Improvement is often found in a structured team setting but not every runner wants it or needs it to succeed. Runners are free to follow their own path.
“I prefer to run alone,” says Barbara Kreckel, 76, of Perinton, another successful senior age group performer, who runs with her family’s golden retriever, Apollo, instead of with humans. “It is my time away from all obligations,” says the volunteer EMT. She enjoys her surroundings, the wildlife and WXXI programming as well during her runs of up to eight miles during the week.
“I do not train for races [specifically], I do not know which former time to beat, but I am happy when I win my age class,” she says. The benefits of running for Kreckel include endurance, commitment, discipline, delay of aging and the “occasional” admiration by fellow runners half her age.
Another high achieving senior runner, Dave Monk, 70, credits his informal running group, the Bagel Bunch, for his success in marathons and every other race distance from 5K on up. The group started in 1996 and meets at 7 a.m. at the Latta-Long Pond Plaza Wegman’s store. Teenagers to seniors like 32-marathon veteran, Bob Dyjak, 64, run different distances depending on their goals. Not surprisingly, the group gets its name from the bagel breakfast they have after the workout at Bruegger’s Bagels.
Monk says he found support and encouragement with his fellow runners in the beginning and offers support to new runners and motivation for older ones to keep going today. The Bagel Bunch isn’t unique in running addicted Rochester. Other towns and locations have running groups too including the Gold Rush in nearby Irondequoit. They also meet bright and early on Saturday morning, at Cam’s Pizzeria, 717 Titus Ave. in Irondequoit.
Monk’s advice for newcomers is to start slow and gradually build up a longer run base. “Join a running group if you are looking for encouragement and social contacts. It worked for me,” says Monk who is training for his fourth Boston Marathon in April.
While elite area runners continually defy age with their accomplishments and results, there are some aspects of senior running that can’t be ignored such as, in training hard (or even not so hard), there is a good chance of having some type of injury or malady that makes it hard to keep going every day. Going overboard with mileage in the golden years is not a good idea. For seniors, too much of a good thing really is too much.
“At the first sign of injury you have to back off,” says local running icon, Jim May, 70, still one of the area’s best senior runners, longtime Webster high schools cross-country coach and founder of the 45-year-old Webster Turkey Trot held at Webster Park in November. The race was capped at 4572 runners in 2016, a figure greater than the population of many small towns in the area that are also popular running venues with their own seasonal races.
For seniors, May believes not running is also key to success.
“As you age you need to look for different ways to stay fit to complement your focus,” says May, who in addition to a history of running has cycled all over the world and written two books with wife, Carol: “Bicycle Odyssey: A Pilgrimage to Discover the Real America” and “Bicycling the Underground Railroad: Following Freedom’s Trail from Alabama to Canada.”
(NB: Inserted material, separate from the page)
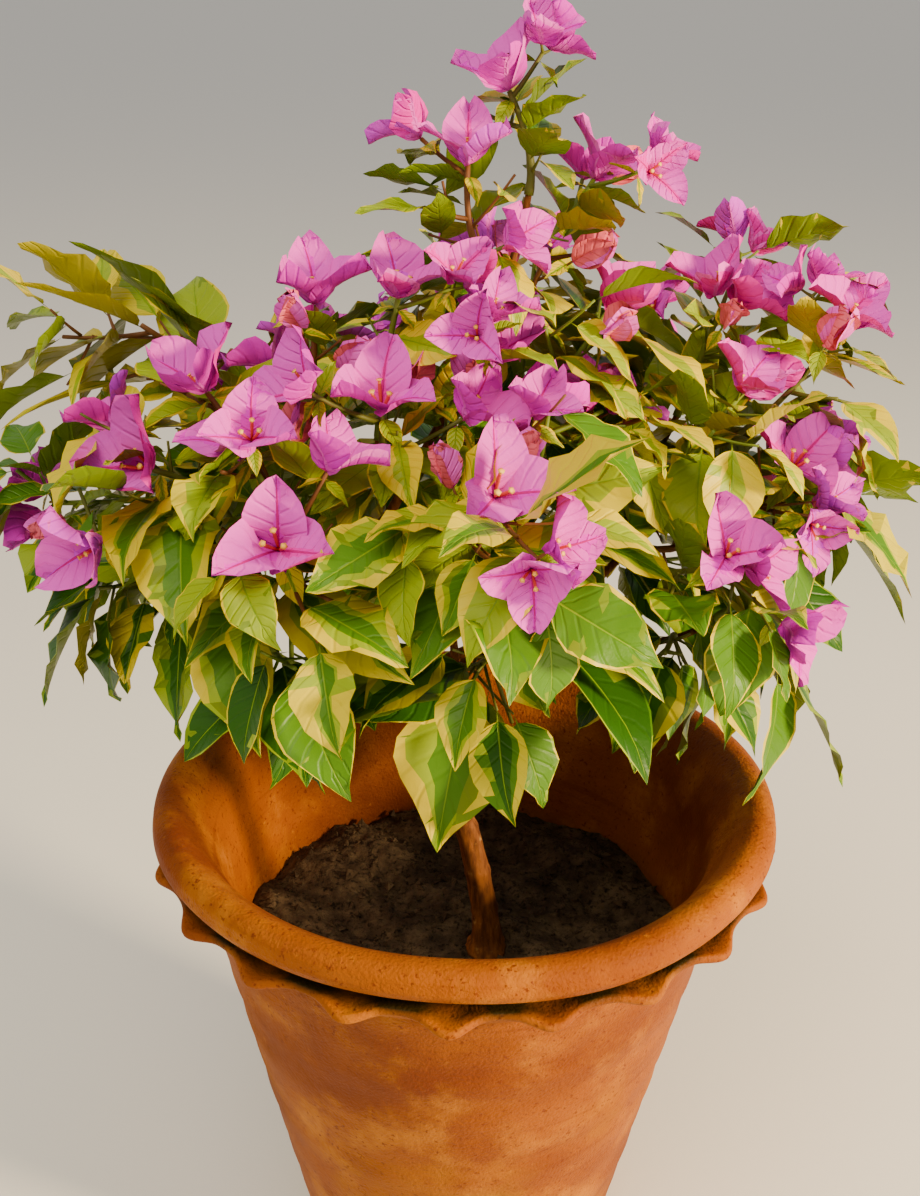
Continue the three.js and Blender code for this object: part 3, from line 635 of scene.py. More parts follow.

May recommends swimming (which he also coached) and another popular Rochester sport, skiing, both downhill and cross-country, for reducing the pounding tender senior legs get on area roads and a variety of surfaces.
May coached a lot of runners in his career and enjoys the bonds he made with his runners and opposing ones, too (such as this author). One of his top Webster runners, Dave Boutillier, owns Fleet Feet with wife, Ellen.
Don’t pass up running altogether for fear of getting hurt. “It’s a myth that it’ll hurt you,” says Clauss. “Running actually improves the condition of your joints. I encourage people to get up off the couch and get running.”
You don’t have to win a race or run a marathon but you may find you like the fitness benefit of it, the social aspect of it, the scenery or the solitude and there’s no better place to do it than Upstate New York.